On-time and on-budget completion have been widely-reported challenges in public infrastructure project development and execution. Many stakeholders argue that 'for profit' risk management methods and perspective can address these challenges.
Public-Private Partnerships (PPP or P3) allow private sector's involvement in delivering public services in partnership with public owners. The private sector participants in a PPP project are expected to be highly skilled in building and operating large infrastructure projects so that the public sector owners can benefit from transferring design, construction and operation risks to their private sector partners under PPP contracts.
In principle, for an effective public to private sector risk transfer, the private sector partners' combined financing, designing, building and operating capabilities must be superior to those of the public sector sponsor. This superiority is often achieved by multiple private sector companies, each specialized in one or more of these capabilities, partnering and forming a project company called a Special Purpose Vehicle (SPV) to plan, finance, build if necessary and operate the infrastructure asset.
The SPV participation agreement can optimize the overall project risk by allocating each project risk to the party that can influence its outcome most effectively (Arrow, 1974). For example, design and construction risks can be borne by the engineering and construction firms respectively, and operation risks can be borne by the operating firm. In practical applications though the risk/return appetite of each partner greatly influences the allocation basis. For example design firms typically operating in a time and material business model tend to be more risk averse than the construction firms. As a result one rarely sees design firms participating in SPVs as equity partners.
The SPV participation agreement typically allocates the project risk through proportional ownership equity of the SPV. SPV equity allows the participants to receive future profits from the asset. An infrastructure asset is worth considerably more when it is operational than when it is in its planning and construction phases because engineering and construction are arguably the riskiest phases of an infrastructure project. When the construction is complete, the project risk decreases and the asset value increases. Becoming a shareholder of an SPV can improve the gross margin of engineering and construction firms and attract them to high-risk projects as PPP developers.

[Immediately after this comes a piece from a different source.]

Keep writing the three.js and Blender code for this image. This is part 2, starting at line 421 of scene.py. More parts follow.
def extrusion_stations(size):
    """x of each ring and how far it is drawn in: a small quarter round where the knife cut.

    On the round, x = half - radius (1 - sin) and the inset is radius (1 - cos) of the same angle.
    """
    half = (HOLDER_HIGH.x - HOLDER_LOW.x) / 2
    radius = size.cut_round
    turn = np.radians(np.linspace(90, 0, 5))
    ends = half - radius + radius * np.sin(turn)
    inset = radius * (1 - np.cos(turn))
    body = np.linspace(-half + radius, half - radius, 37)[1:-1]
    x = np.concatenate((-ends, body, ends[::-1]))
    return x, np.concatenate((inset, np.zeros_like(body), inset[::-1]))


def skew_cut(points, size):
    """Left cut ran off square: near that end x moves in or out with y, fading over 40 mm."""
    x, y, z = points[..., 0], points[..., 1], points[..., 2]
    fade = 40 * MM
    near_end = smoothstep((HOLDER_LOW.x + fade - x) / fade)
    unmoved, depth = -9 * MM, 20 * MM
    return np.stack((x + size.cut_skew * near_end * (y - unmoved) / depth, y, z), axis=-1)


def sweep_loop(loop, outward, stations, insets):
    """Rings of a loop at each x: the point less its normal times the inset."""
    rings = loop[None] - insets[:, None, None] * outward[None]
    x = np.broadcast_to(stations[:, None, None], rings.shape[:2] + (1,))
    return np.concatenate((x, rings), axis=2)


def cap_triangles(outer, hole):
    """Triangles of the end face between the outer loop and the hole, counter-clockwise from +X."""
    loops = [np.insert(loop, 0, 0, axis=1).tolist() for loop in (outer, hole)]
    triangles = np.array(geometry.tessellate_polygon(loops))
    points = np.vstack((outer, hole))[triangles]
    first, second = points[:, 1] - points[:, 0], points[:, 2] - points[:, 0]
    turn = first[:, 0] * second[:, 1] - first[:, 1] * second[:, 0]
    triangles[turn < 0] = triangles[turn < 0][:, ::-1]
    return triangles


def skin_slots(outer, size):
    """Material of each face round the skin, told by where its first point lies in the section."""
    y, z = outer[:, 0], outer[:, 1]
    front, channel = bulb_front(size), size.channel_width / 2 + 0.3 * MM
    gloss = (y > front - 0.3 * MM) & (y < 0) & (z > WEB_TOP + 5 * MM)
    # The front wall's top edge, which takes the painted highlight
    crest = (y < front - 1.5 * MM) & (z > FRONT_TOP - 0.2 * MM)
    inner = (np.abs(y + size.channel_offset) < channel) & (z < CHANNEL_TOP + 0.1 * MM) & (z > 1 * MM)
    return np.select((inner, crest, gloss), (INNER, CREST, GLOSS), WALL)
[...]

Various exit, buyout or securitization options tailored for each partner helps improve risk allocation efficiencies. For example if the construction partner does not want to stay as part of an operating company long-term, it can exit through a buyout option in the participation agreement. This option grants them the right to sell their equity share back to the SPV for a certain price after their functional roles in the SPV end. Likewise with the construction firms' exit the proportionate risks borne by the operating and financial firms would increase for the operating and maintenance period. Equity shares in an SPV can be marketed to other investors. Many finance companies that join SPVs have the expertise in packaging and selling SPV equity shares to private and institutional investors such as pension funds, endowments and infrastructure funds (Jacobius, 2009).
The exit options can act as instruments to improve the risk allocation efficiencies by phasing each participant's equity ownership over a time period when they can affect the risk outcomes more effectively. For example construction firms participate and hold an their equity share and can exercise an exit close to sell their shares after construction completion to other partners. This approach would maintain construction firms' risk and return high during the construction phase, decrease or eliminate after the construction is completed.
An SPV also serves as a legal framework for shielding, allocating and controlling financial and project risks. It stands as a separate project company from the parent companies that found and own it and provides them with limited or nonrecourse financing opportunities. Nonrecourse project finance is an arrangement which does not allow lenders and bond investors to go after sponsors' (in this case SPV's parents') assets other than the assets being financed (in this case the SPV) (International Finance Corporation (IFC), 1999). SPV operates, maintains and/or builds the public asset per the public sponsor's specifications and receives compensation for it over the PPP contract period. At the end of the PPP contract period, the SPV is typically dissolved and the asset is turned over to its public sector sponsor/owner.
Project risk allocation by a contract is an effective approach to motivate the participants to perform towards a common goal. A good contract may oblige the parties to perform their roles and bear the associated risks. However, it cannot ensure the project outcome because it cannot guarantee the performance of the participants. Project participants' strong project governance, skillset, experience and capability of managing the allocated risks increase the probability of success.